[Object modeling scripts]
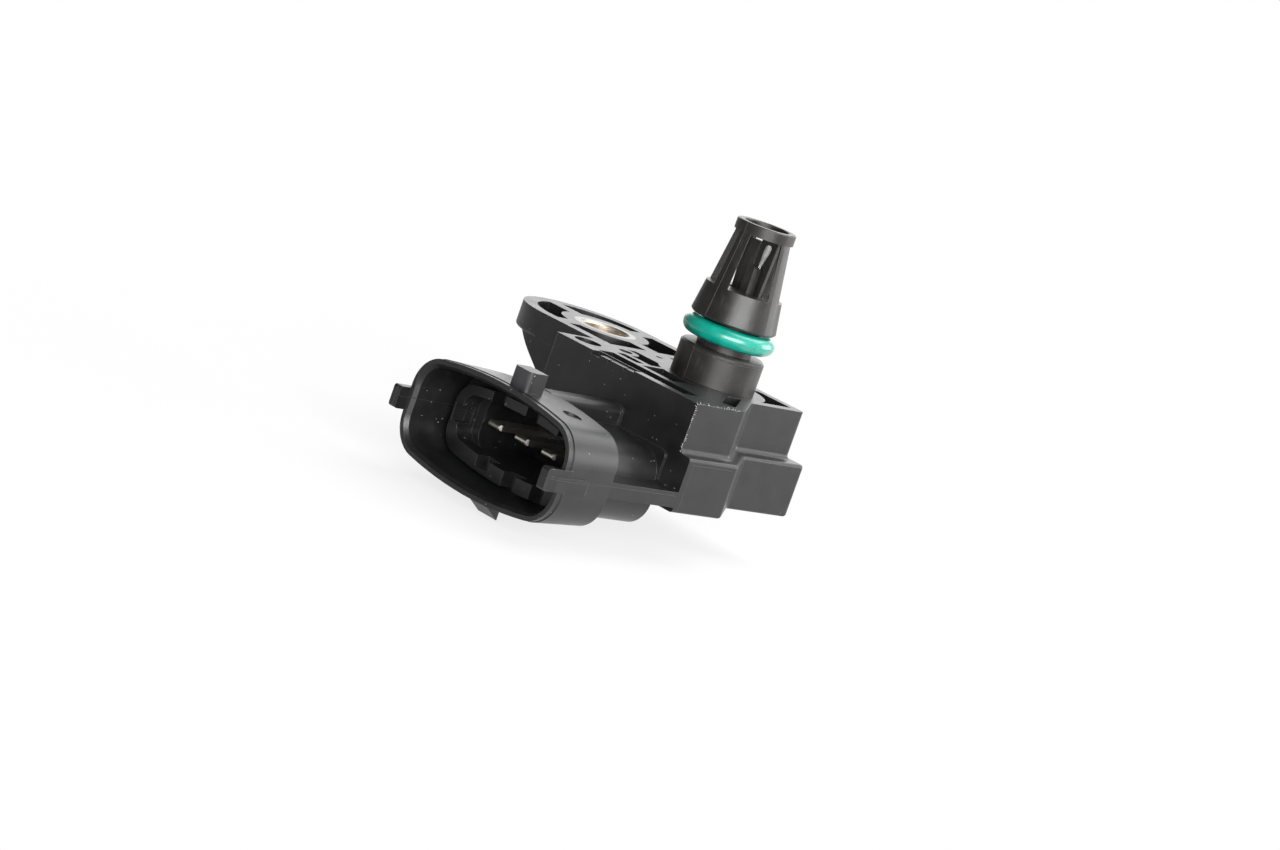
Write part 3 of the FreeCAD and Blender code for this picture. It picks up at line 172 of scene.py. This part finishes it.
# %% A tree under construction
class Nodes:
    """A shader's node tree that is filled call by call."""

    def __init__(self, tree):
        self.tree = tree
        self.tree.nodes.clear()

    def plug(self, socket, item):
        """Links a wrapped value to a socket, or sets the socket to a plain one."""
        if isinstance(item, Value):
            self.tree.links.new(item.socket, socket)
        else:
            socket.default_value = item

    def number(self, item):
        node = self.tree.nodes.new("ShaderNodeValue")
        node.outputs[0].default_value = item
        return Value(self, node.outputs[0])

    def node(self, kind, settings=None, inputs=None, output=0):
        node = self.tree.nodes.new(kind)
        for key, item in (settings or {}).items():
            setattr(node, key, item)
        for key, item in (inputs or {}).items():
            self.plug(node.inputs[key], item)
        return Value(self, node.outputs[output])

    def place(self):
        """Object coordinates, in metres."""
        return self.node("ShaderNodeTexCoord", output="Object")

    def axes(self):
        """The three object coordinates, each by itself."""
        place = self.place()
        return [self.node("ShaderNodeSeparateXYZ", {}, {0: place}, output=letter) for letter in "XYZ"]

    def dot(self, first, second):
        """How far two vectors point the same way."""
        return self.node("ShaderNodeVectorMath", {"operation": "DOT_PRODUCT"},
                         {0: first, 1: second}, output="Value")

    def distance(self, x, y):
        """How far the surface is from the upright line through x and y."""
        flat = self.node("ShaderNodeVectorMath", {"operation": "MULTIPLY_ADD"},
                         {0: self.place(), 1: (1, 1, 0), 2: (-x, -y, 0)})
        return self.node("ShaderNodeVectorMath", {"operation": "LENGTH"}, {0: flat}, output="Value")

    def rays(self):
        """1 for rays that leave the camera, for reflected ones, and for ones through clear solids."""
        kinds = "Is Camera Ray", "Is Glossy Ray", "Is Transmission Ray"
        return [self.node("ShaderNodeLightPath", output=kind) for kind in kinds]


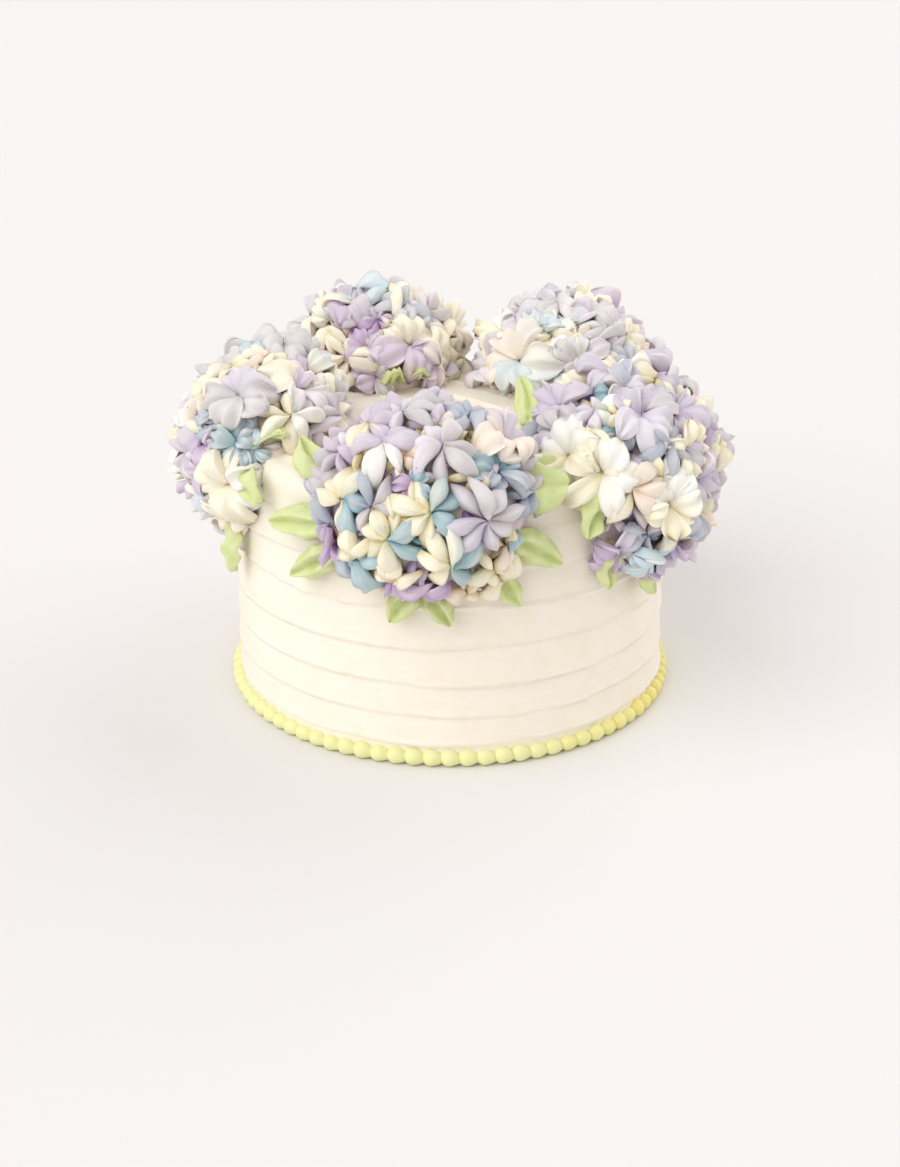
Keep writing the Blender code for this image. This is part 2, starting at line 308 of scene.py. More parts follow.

OBJECTIVE: Repeat the records above exactly as they appear.

FINISHED TASK:
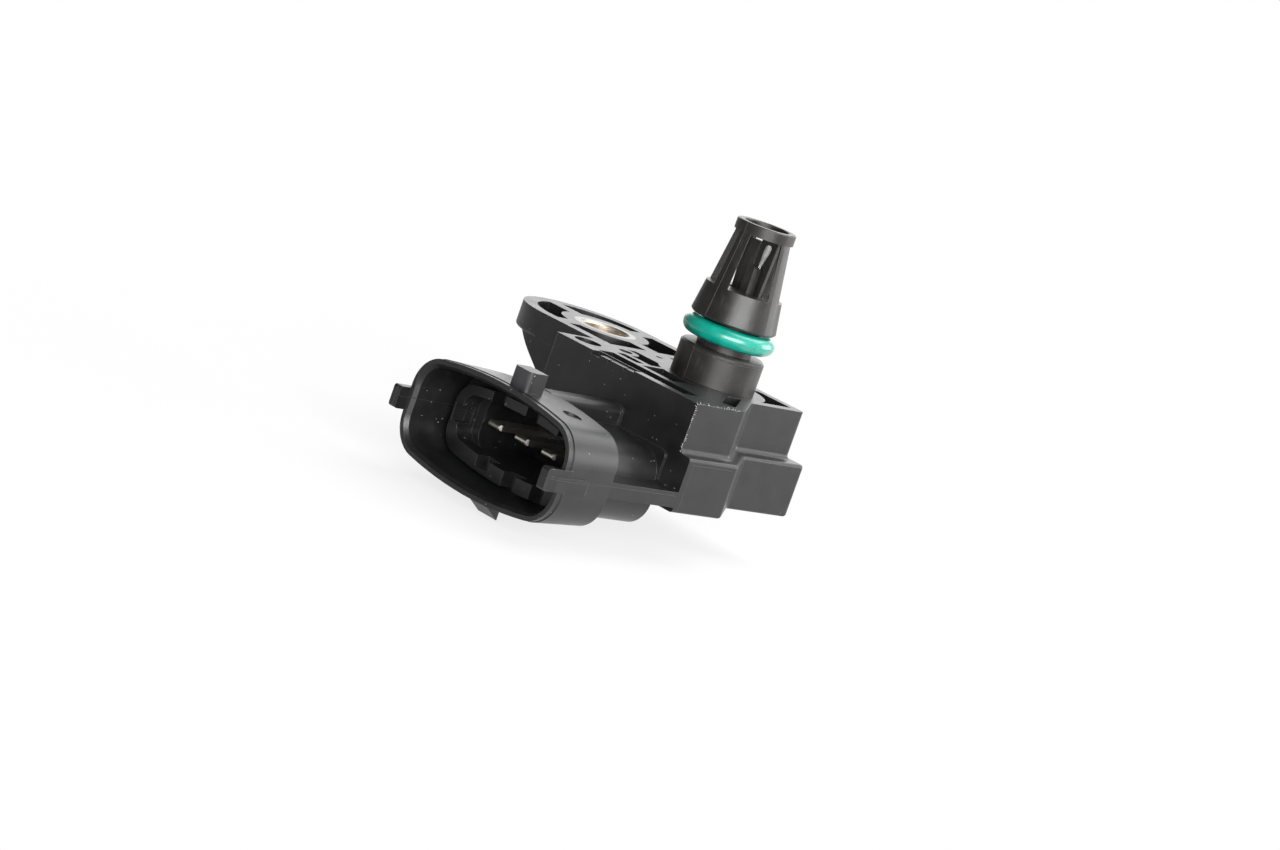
Write part 3 of the FreeCAD and Blender code for this picture. It picks up at line 172 of scene.py. This part finishes it.
# %% A tree under construction
class Nodes:
    """A shader's node tree that is filled call by call."""

    def __init__(self, tree):
        self.tree = tree
        self.tree.nodes.clear()

    def plug(self, socket, item):
        """Links a wrapped value to a socket, or sets the socket to a plain one."""
        if isinstance(item, Value):
            self.tree.links.new(item.socket, socket)
        else:
            socket.default_value = item

    def number(self, item):
        node = self.tree.nodes.new("ShaderNodeValue")
        node.outputs[0].default_value = item
        return Value(self, node.outputs[0])

    def node(self, kind, settings=None, inputs=None, output=0):
        node = self.tree.nodes.new(kind)
        for key, item in (settings or {}).items():
            setattr(node, key, item)
        for key, item in (inputs or {}).items():
            self.plug(node.inputs[key], item)
        return Value(self, node.outputs[output])

    def place(self):
        """Object coordinates, in metres."""
        return self.node("ShaderNodeTexCoord", output="Object")

    def axes(self):
        """The three object coordinates, each by itself."""
        place = self.place()
        return [self.node("ShaderNodeSeparateXYZ", {}, {0: place}, output=letter) for letter in "XYZ"]

    def dot(self, first, second):
        """How far two vectors point the same way."""
        return self.node("ShaderNodeVectorMath", {"operation": "DOT_PRODUCT"},
                         {0: first, 1: second}, output="Value")

    def distance(self, x, y):
        """How far the surface is from the upright line through x and y."""
        flat = self.node("ShaderNodeVectorMath", {"operation": "MULTIPLY_ADD"},
                         {0: self.place(), 1: (1, 1, 0), 2: (-x, -y, 0)})
        return self.node("ShaderNodeVectorMath", {"operation": "LENGTH"}, {0: flat}, output="Value")

    def rays(self):
        """1 for rays that leave the camera, for reflected ones, and for ones through clear solids."""
        kinds = "Is Camera Ray", "Is Glossy Ray", "Is Transmission Ray"
        return [self.node("ShaderNodeLightPath", output=kind) for kind in kinds]


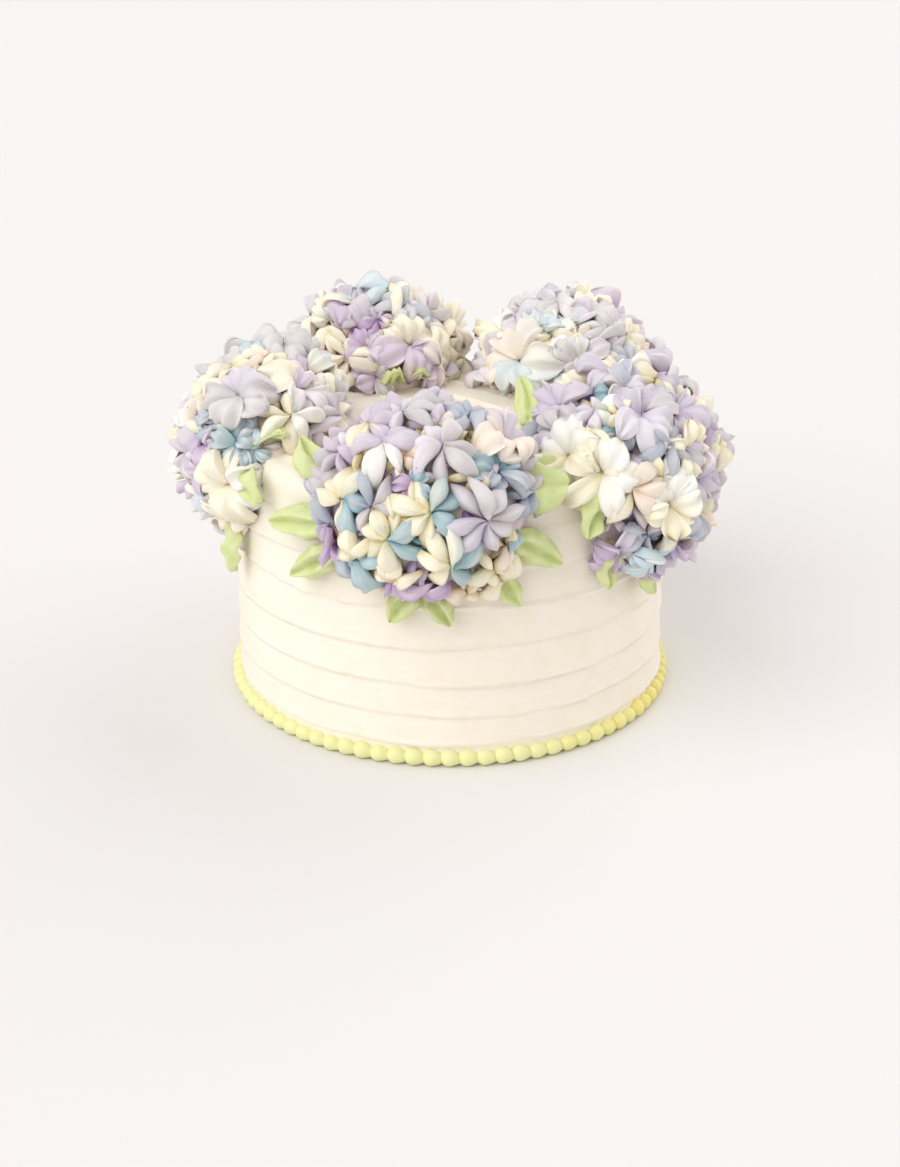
Keep writing the Blender code for this image. This is part 2, starting at line 308 of scene.py. More parts follow.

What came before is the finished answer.